• WRITTEN REQUEST: Only lines with the string "their" matter here; gather them from the material below.
— Begin —
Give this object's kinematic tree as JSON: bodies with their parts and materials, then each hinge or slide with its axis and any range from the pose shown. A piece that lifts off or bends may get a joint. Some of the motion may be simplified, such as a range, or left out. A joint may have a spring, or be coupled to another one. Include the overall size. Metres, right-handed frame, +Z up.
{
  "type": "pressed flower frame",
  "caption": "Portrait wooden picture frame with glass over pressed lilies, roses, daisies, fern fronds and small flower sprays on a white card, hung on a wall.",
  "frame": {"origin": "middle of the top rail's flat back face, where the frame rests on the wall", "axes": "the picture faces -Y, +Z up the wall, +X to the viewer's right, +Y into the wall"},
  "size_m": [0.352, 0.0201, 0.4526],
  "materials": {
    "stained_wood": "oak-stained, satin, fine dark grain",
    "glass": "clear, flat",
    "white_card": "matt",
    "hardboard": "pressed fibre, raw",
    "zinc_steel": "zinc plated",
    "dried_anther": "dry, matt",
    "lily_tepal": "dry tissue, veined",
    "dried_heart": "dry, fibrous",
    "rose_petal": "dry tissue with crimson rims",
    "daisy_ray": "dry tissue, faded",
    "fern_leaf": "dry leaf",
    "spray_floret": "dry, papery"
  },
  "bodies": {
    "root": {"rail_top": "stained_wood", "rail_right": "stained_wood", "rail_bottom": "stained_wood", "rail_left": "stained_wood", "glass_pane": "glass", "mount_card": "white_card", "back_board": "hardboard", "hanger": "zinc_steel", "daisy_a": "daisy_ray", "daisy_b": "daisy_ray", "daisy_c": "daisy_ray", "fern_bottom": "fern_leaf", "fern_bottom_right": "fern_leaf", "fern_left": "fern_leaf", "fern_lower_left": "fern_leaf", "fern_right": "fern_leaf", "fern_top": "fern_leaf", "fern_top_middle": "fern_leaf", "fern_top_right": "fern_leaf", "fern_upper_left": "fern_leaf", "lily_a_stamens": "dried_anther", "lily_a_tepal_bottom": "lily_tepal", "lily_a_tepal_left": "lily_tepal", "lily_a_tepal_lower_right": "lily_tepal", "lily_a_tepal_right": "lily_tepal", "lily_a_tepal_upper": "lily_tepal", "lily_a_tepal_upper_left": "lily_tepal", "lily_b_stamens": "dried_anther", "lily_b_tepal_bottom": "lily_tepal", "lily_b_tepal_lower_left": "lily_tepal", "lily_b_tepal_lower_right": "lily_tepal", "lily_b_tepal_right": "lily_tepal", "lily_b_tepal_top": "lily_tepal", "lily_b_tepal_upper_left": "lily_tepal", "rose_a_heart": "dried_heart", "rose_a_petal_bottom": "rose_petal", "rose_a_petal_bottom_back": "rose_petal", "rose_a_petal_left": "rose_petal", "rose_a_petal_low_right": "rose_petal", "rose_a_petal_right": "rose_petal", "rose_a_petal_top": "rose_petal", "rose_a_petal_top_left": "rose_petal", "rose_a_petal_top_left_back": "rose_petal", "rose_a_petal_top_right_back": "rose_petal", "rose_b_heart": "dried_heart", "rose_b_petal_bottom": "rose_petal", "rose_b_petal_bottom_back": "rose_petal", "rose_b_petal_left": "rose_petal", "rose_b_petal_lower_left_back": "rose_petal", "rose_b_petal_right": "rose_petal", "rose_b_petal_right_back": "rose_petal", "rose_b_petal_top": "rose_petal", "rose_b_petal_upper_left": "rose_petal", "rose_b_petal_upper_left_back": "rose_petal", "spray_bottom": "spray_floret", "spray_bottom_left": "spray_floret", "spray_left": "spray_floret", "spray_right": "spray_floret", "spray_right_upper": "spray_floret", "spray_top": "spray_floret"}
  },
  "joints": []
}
— End —
— Begin —
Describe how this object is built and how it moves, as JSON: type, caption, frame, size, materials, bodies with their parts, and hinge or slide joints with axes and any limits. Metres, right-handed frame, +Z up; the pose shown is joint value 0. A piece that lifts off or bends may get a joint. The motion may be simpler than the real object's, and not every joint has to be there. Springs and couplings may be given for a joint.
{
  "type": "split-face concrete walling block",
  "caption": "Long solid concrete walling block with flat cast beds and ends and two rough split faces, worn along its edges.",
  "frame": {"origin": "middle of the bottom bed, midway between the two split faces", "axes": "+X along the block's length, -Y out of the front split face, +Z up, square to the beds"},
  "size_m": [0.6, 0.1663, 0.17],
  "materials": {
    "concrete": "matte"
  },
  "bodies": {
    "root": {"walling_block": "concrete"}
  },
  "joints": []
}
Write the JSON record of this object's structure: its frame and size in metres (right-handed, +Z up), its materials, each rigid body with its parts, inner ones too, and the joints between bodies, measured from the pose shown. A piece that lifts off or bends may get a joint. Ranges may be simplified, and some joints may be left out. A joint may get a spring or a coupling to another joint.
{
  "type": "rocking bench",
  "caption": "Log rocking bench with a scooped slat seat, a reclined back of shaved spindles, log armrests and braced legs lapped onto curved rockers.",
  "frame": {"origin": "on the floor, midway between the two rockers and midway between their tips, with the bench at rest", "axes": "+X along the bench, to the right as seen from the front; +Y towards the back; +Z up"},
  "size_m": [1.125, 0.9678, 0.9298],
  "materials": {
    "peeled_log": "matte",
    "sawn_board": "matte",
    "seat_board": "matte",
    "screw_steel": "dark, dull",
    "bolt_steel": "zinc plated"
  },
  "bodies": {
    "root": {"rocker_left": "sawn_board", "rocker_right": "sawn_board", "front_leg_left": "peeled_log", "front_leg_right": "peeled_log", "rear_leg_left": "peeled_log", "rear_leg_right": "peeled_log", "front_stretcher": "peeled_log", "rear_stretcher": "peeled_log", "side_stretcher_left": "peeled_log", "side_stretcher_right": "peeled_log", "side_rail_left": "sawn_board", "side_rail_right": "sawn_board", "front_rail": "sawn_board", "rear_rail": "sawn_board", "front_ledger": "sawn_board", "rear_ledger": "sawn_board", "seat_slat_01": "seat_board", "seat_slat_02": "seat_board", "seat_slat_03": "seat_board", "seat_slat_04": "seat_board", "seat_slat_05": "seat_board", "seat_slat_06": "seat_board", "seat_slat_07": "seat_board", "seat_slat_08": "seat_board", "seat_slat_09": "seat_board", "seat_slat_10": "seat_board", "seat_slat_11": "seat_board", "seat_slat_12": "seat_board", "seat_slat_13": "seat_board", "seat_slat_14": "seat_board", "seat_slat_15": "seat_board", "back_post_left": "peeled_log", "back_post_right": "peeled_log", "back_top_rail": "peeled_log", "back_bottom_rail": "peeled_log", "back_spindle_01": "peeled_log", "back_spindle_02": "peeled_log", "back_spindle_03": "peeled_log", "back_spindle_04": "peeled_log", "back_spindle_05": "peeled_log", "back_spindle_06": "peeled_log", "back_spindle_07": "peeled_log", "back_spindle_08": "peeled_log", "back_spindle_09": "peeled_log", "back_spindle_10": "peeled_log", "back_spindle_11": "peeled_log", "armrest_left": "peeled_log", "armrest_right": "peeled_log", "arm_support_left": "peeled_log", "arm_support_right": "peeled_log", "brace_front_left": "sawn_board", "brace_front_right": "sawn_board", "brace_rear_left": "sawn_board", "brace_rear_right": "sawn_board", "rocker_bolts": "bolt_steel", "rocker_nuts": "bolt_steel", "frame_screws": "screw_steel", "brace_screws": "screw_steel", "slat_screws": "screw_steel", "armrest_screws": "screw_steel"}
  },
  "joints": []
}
— End —
— Begin —
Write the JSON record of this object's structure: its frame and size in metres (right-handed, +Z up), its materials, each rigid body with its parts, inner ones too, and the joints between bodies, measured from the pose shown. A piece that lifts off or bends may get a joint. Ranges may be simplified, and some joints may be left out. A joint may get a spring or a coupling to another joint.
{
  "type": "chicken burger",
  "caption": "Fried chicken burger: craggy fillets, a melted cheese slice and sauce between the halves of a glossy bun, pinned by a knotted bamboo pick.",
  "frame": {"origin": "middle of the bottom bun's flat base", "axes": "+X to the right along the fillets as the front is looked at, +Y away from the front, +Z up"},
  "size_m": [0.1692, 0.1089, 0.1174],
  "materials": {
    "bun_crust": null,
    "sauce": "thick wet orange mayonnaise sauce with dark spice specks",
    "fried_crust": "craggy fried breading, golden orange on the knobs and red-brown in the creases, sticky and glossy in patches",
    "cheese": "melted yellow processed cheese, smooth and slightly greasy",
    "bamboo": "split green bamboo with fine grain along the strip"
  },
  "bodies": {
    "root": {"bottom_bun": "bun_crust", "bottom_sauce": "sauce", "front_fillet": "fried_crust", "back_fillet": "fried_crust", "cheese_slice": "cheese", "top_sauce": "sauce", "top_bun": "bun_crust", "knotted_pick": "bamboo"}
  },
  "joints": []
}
— End —
• RESULT FOR THIS TASK:
Give this object's kinematic tree as JSON: bodies with their parts and materials, then each hinge or slide with its axis and any range from the pose shown. A piece that lifts off or bends may get a joint. Some of the motion may be simplified, such as a range, or left out. A joint may have a spring, or be coupled to another one. Include the overall size. Metres, right-handed frame, +Z up.
Describe how this object is built and how it moves, as JSON: type, caption, frame, size, materials, bodies with their parts, and hinge or slide joints with axes and any limits. Metres, right-handed frame, +Z up; the pose shown is joint value 0. A piece that lifts off or bends may get a joint. The motion may be simpler than the real object's, and not every joint has to be there. Springs and couplings may be given for a joint.
  "frame": {"origin": "on the floor, midway between the two rockers and midway between their tips, with the bench at rest", "axes": "+X along the bench, to the right as seen from the front; +Y towards the back; +Z up"},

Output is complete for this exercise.